Olivia Marks-Woldman
Olivia has been Chief Executive of HMDT since 2012 and has overseen the growth of Holocaust Memorial Day around the country to more than 10,000 local activities, and a hugely increased presence within British society.

Nick Sharratt
Nick has illustrated close to 250 children’s books. They range from board books for babies to novels for young teenagers. He has worked with authors including Julia Donaldson, Michael Rosen and Dame Jacqueline Wilson. He has also written around 40 of his own books. Nick was the official illustrator for World Book Day in 2006 and has a fellowship from Hereford College of Art.

Kathleen Soriano
Kathleen is an independent curator, art historian and broadcaster, currently Chair of the Liverpool Biennial.
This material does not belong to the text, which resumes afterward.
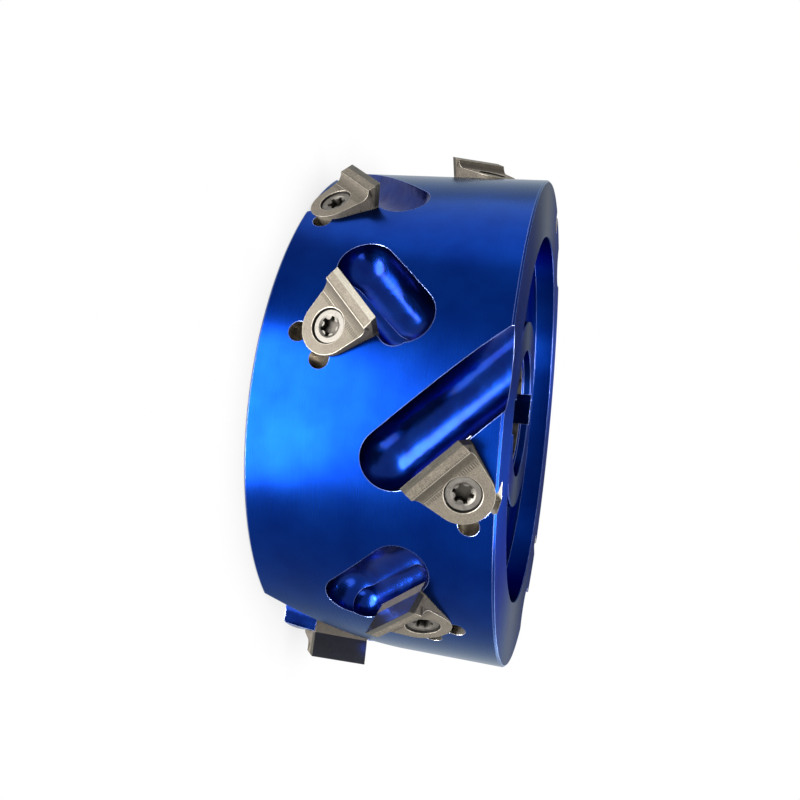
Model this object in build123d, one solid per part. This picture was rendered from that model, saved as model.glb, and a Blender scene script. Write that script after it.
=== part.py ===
from build123d import *
from math import asin, cos, degrees, radians, sin, tan
import os

os.makedirs("parts", exist_ok=True)

# Driving dimensions of the tool body
CUTTING_DIA = 125.0
TIP_STANDOUT = 5.0
BODY_WIDTH = 48.0
BORE_DIA = 30.0

# Turned end faces: rim, recess, raised hub and bore mouth
RIM_WIDTH = 13.3
RECESS_DEPTH = 5.4
HUB_WALL = 8.0
HUB_DEPTH = 3.1
MOUTH_STEP = 0.7
MOUTH_DEPTH = 1.9

# Double keyway of the bore
KEYWAY_WIDTH = 8.0
KEYWAY_DEPTH = 3.3
KEYWAY_ANGLE = 176.0

# Insert layout: three groups of four, two rows mirrored about mid-width
GROUPS = 3
OUTER_ROW = 5.8
INNER_ROW = 13.9
LEFT_OUTER_ANGLE = 43.4
LEFT_INNER_ANGLE = 11.9
RIGHT_OUTER_ANGLE = -14.85
RIGHT_INNER_ANGLE = -46.35

# Insert attitude: lean of the edge to the axis, rise towards the edge, dip of the leading end
EDGE_LEAN = 44.0
SEAT_RISE = 12.1
SEAT_DIP = 3.5
FLAT_DROP = 3.9

# Insert carrier, seen from above its flat: x along the edge, y towards the edge, z out of the flat
INSERT_THICK = 5.0
TAIL_RADIUS = 5.6
SIDE_TAPER = 11.6
EDGE_REACH = 8.6
SHOULDER_LENGTH = 3.6
LIP_HEIGHT = 1.75
LIP_LENGTH = 3.1
LIP_FALL = 0.1
COVE_LENGTH = 2.2
RAKE_ANGLE = 27.0

# Brazed tip
TIP_THICK = 1.1
TIP_HEIGHT = 5.0

# Countersunk insert screw, drawn as one with the carrier that it holds
HEAD_SINK = 0.35
CONE_HALF_ANGLE = 30.0
SINK_DIA = 6.95
SOCKET_POINTS = 6
SOCKET_DIA = 3.94
SOCKET_WAIST = 2.9
SOCKET_DEPTH = 1.7

# Insert pocket in the body
POCKET_TAPER = 13.0
POCKET_LENGTHENING = 1.6
EAR_DIA = 3.9
EAR_OFFSET = 0.64
EAR_ANGLE = 33.56

# Chip gullet: a deep trough with round ends ahead of each tip
GULLET_RADIUS = 5.85
GULLET_AHEAD = 3.9
GULLET_TAIL_END = -6.95
GULLET_LEAD_END = 6.45
GULLET_TANGENT = 5.5

# Cutting solids pass the surface that they cut by this much
OVERCUT = 1.0

BODY_RADIUS = CUTTING_DIA / 2 - TIP_STANDOUT
FLAT_RADIUS = CUTTING_DIA / 2 - FLAT_DROP
HALF_WIDTH = BODY_WIDTH / 2
SINK_RADIUS = SINK_DIA / 2
CONE_SLOPE = tan(radians(CONE_HALF_ANGLE))
HEAD_RADIUS = SINK_RADIUS - HEAD_SINK * CONE_SLOPE
LIP_BACK = EDGE_REACH - LIP_LENGTH
COVE_FOOT = LIP_BACK - COVE_LENGTH


def radial(angle):
    """Unit vector out of the axis. The photo's camera is at angle 0, on the -Y side."""
    return Vector(-sin(radians(angle)), -cos(radians(angle)), 0)


def forward(angle):
    """Unit vector round the body in the cutting direction."""
    return Vector(-cos(radians(angle)), sin(radians(angle)), 0)


def insert_positions():
    """Height of the screw, its angle, and the side whose end of the edge leads."""
    outer = HALF_WIDTH - OUTER_ROW
    inner = HALF_WIDTH - INNER_ROW
    group = [
        (-outer, LEFT_OUTER_ANGLE, -1),
        (-inner, LEFT_INNER_ANGLE, -1),
        (outer, RIGHT_OUTER_ANGLE, 1),
        (inner, RIGHT_INNER_ANGLE, 1),
    ]
    turns = [turn * 360 / GROUPS for turn in range(GROUPS)]
    return [(z, angle - turn, side) for turn in turns for z, angle, side in group]


def seat_plane(z, angle, side):
    """Plane of an insert's flat: origin on the screw axis, y towards the edge, z outwards."""
    lean, rise, dip = radians(EDGE_LEAN), radians(SEAT_RISE), radians(SEAT_DIP)
    axial = Vector(0, 0, side)
    lead = axial * cos(lean) + forward(angle) * sin(lean)
    ahead = forward(angle) * cos(lean) - axial * sin(lean)
    out = radial(angle) * cos(rise) - ahead * sin(rise)
    level = lead * cos(dip) - out * sin(dip)
    normal = out * cos(dip) + lead * sin(dip)
    return Plane(Vector(0, 0, z) + radial(angle) * FLAT_RADIUS, x_dir=level * side, z_dir=normal)


def trough_plane(z, angle, side, along, ahead):
    """Plane touching the drum beside an insert, moved along and ahead: x runs along its edge."""
    lean = radians(EDGE_LEAN)
    turned = angle + degrees((along * sin(lean) + ahead * cos(lean)) / BODY_RADIUS)
    height = z + side * (along * cos(lean) - ahead * sin(lean))
    run = Vector(0, 0, side) * cos(lean) + forward(turned) * sin(lean)
    return Plane(Vector(0, 0, height) + radial(turned) * BODY_RADIUS, x_dir=run, z_dir=radial(turned))


def insert_outline(taper, front):
    """Shield outline: a round tail with tangent sides that open to the head."""
    lean = radians(taper)
    side_x = TAIL_RADIUS * cos(lean)
    side_y = -TAIL_RADIUS * sin(lean)
    shoulder_y = EDGE_REACH - SHOULDER_LENGTH
    shoulder_x = side_x + (shoulder_y - side_y) * tan(lean)
    edges = [
        ThreePointArc((-side_x, side_y), (0, -TAIL_RADIUS), (side_x, side_y)),
        Line((side_x, side_y), (shoulder_x, shoulder_y)),
        Line((shoulder_x, shoulder_y), (shoulder_x, front)),
        Line((shoulder_x, front), (-shoulder_x, front)),
        Line((-shoulder_x, front), (-shoulder_x, shoulder_y)),
        Line((-shoulder_x, shoulder_y), (-side_x, side_y)),
    ]
    return make_face(edges)


def rake_point(drop, back=0.0):
    """Point of the side view that is drop below the edge along the rake face and back behind it."""
    lean = radians(RAKE_ANGLE)
    y = EDGE_REACH - drop * sin(lean) - back * cos(lean)
    z = LIP_HEIGHT - drop * cos(lean) + back * sin(lean)
    return y, z


def insert_side_view():
    """Side view of the insert: base, rake face, lip and the concave step down to the flat."""
    rise = LIP_HEIGHT - LIP_FALL
    cove_radius = (COVE_LENGTH * COVE_LENGTH + rise * rise) / (2 * rise)
    half_turn = asin(COVE_LENGTH / cove_radius) / 2
    cove_middle = (COVE_FOOT + cove_radius * sin(half_turn), cove_radius * (1 - cos(half_turn)))
    front_drop = (LIP_HEIGHT + INSERT_THICK) / cos(radians(RAKE_ANGLE))
    tail = -TAIL_RADIUS - OVERCUT
    edges = [
        Line((tail, -INSERT_THICK), rake_point(front_drop)),
        Line(rake_point(front_drop), rake_point(0)),
        Line(rake_point(0), (LIP_BACK, rise)),
        ThreePointArc((LIP_BACK, rise), cove_middle, (COVE_FOOT, 0)),
        Line((COVE_FOOT, 0), (tail, 0)),
        Line((tail, 0), (tail, -INSERT_THICK)),
    ]
    return Plane.YZ * make_face(edges)


def insert_blank():
    """Whole insert before its tip seat and its countersink are cut."""
    outline = insert_outline(SIDE_TAPER, EDGE_REACH + OVERCUT)
    prism = extrude(Plane.XY.offset(-INSERT_THICK) * outline, 2 * INSERT_THICK)
    return prism & extrude(insert_side_view(), 2 * TAIL_RADIUS, both=True)


def tip_bar():
    """Bar of the tip's section, longer than the insert is wide."""
    above = -2 * TIP_THICK
    section = Polyline(
        rake_point(above, -OVERCUT),
        rake_point(above, TIP_THICK),
        rake_point(TIP_HEIGHT, TIP_THICK),
        rake_point(TIP_HEIGHT, -OVERCUT),
        close=True,
    )
    return extrude(Plane.YZ * make_face(section), 2 * TAIL_RADIUS, both=True)


def countersink():
    """What the conical seat leaves open above the head of its screw."""
    top = SINK_RADIUS + OVERCUT * CONE_SLOPE
    up = (Align.CENTER, Align.CENTER, Align.MIN)
    return Pos(0, 0, -HEAD_SINK) * Cone(HEAD_RADIUS, top, HEAD_SINK + OVERCUT, align=up)


def socket():
    """Six-pointed driving recess of the screw."""
    points = []
    for corner in range(2 * SOCKET_POINTS):
        turn = radians(corner * 180 / SOCKET_POINTS)
        reach = (SOCKET_WAIST if corner % 2 else SOCKET_DIA) / 2
        points.append((reach * cos(turn), reach * sin(turn)))
    star = make_face(Polyline(*points, close=True))
    return extrude(Plane.XY.offset(-HEAD_SINK - SOCKET_DEPTH) * star, SOCKET_DEPTH + OVERCUT)


def carrier():
    """Sintered carrier with its screw: blank less the tip seat, the countersink and the socket."""
    return insert_blank() - tip_bar() - countersink() - socket()


def tip():
    """PCD tip brazed flush into the front of the carrier."""
    return insert_blank() & tip_bar()


def turned_blank():
    """Body as it leaves the lathe, with both end faces alike."""
    rim, bore = BODY_RADIUS, BORE_DIA / 2
    recess = rim - RIM_WIDTH
    hub = bore + HUB_WALL
    mouth = bore + MOUTH_STEP
    floor = HALF_WIDTH - RECESS_DEPTH
    hub_face = HALF_WIDTH - HUB_DEPTH
    upper = [
        (rim, HALF_WIDTH),
        (recess, HALF_WIDTH),
        (recess, floor),
        (hub, floor),
        (hub, hub_face),
        (mouth, hub_face),
        (mouth, hub_face - MOUTH_DEPTH),
        (bore, hub_face - MOUTH_DEPTH),
    ]
    lower = [(radius, -height) for radius, height in reversed(upper)]
    return revolve(Plane.XZ * make_face(Polyline(*upper, *lower, close=True)), Axis.Z)


def keyways():
    """Two opposite slots along the bore."""
    block = Box(KEYWAY_WIDTH, BORE_DIA + 2 * KEYWAY_DEPTH, BODY_WIDTH)
    return Rot(0, 0, -KEYWAY_ANGLE) * block


def trough(start, end):
    """Trough along x that ends in a ball nose, drawn by three crossed cylinders."""
    plan = SlotCenterToCenter(end - start, 2 * GULLET_RADIUS)
    bar = Rot(0, 90, 0) * Cylinder(GULLET_RADIUS, end - start + 2 * GULLET_RADIUS)
    from_above = extrude(plan, GULLET_RADIUS, both=True)
    from_beside = extrude(Plane.XZ * plan, GULLET_RADIUS, both=True)
    return Pos((start + end) / 2, 0, 0) * (bar & from_above & from_beside)


def gullet(z, angle, side):
    """Chip space ahead of an insert. The outer rows' gullets run out through the end face."""
    outer = abs(z) > HALF_WIDTH - INNER_ROW
    along = GULLET_TANGENT if outer else 0
    end = BODY_WIDTH if outer else GULLET_LEAD_END - along
    plane = trough_plane(z, angle, side, along, EDGE_REACH + GULLET_AHEAD)
    return plane * trough(GULLET_TAIL_END - along, end)


def pocket(plane):
    """Insert seat open to the gullet, with corner relief holes."""
    floor = Plane.XY.offset(-INSERT_THICK)
    height = 2 * INSERT_THICK
    up = (Align.CENTER, Align.CENTER, Align.MIN)
    cut = extrude(floor * insert_outline(POCKET_TAPER, EDGE_REACH + POCKET_LENGTHENING), height)
    for turn in (-EAR_ANGLE, EAR_ANGLE):
        ear = Pos(0, -TAIL_RADIUS - EAR_OFFSET, 0) * Cylinder(EAR_DIA / 2, height, align=up)
        cut += floor * Rot(0, 0, turn) * ear
    return plane * cut


def tool_body(places):
    """Turned blank with keyways, gullets and pockets."""
    body = turned_blank() - keyways()
    for z, angle, side in places:
        body -= gullet(z, angle, side)
        body -= pocket(seat_plane(z, angle, side))
    return body


def main():
    places = insert_positions()
    seats = [seat_plane(*place) for place in places]
    export_step(tool_body(places), "parts/tool_body.step")
    one_carrier, one_tip = carrier(), tip()
    for number, seat in enumerate(seats, start=1):
        export_step(seat * one_carrier, f"parts/insert_carrier_{number}.step")
        export_step(seat * one_tip, f"parts/pcd_tip_{number}.step")


main()
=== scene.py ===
from math import cos, pi, radians, sin, tan

import bpy
from mathutils import Matrix, Vector


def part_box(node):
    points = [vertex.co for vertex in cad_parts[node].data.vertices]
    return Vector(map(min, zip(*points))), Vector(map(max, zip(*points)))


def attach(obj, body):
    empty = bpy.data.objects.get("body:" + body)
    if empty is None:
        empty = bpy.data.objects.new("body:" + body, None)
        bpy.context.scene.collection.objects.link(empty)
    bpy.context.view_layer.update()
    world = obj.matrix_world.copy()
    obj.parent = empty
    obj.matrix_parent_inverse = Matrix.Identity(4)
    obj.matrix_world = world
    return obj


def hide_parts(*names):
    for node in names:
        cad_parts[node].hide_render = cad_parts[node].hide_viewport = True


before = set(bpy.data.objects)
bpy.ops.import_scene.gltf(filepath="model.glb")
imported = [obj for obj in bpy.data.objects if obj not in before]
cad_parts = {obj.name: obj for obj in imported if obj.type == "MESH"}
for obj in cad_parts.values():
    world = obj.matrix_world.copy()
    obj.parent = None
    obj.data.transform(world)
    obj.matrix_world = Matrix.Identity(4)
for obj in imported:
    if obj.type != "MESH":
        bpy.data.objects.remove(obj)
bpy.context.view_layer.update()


# Tool body
# One drum of aluminium alloy, turned on the lathe with a hub and a recess in each end face and
# anodised blue. Ball-nosed gullets are milled across it before the anodising, and the insert
# pockets afterwards, so the pockets show bare metal.

mm = 0.001
half_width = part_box("tool_body")[1].z
cutting_radius = 62.5 * mm
rim = cutting_radius - 5 * mm
bore = 15 * mm
recess = rim - 13.3 * mm
hub = bore + 8 * mm
recess_floor = half_width - 5.4 * mm
hub_face = half_width - 3.1 * mm
mouth = bore + 0.7 * mm
mouth_floor = hub_face - 1.9 * mm
edge_break = 0.4 * mm
small_break = 0.15 * mm
recess_fillet = 0.6 * mm
fillet_middle = 0.3 * recess_fillet
bore_chamfer = 0.4 * mm
body_steps = 720


def start_alone():
    """Leaves edit mode and deselects everything."""
    if bpy.context.object and bpy.context.object.mode == "EDIT":
        bpy.ops.object.mode_set(mode="OBJECT")
    bpy.ops.object.select_all(action="DESELECT")


def pick(piece):
    """Makes one piece the only selected and the active one."""
    start_alone()
    piece.select_set(True)
    bpy.context.view_layer.objects.active = piece


def named(name):
    """Names the primitive just added and puts its place into its mesh."""
    piece = bpy.context.object
    piece.name = piece.data.name = name
    bpy.ops.object.transform_apply(location=True, rotation=True, scale=True)
    return piece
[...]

With over 30 years’ experience in the art world she has been Artistic Director of Royal Academy of Arts, and Director of Compton Verney Art Gallery. She has also worked with the National Portrait Gallery, Southbank Centre and the Art Gallery of New South Wales. She has lectured and written extensively on the visual arts and her broadcast activities include Portrait/Landscape Artist of the Year for Sky Arts.

About Maurice Blik
As a small child Maurice was deported to Bergen-Belsen concentration camp, and many of his family were murdered during the Holocaust. Maurice survived the ordeal, and was liberated with his mother and sister in 1945; they came to the UK.

In 1996 Maurice was elected President of the Royal Society of British Sculptors and is a Fellow of the Royal Society of Arts. His work has been widely exhibited, and he has created many largescale sculptures on commission which are placed in public spaces around the UK, US and Europe.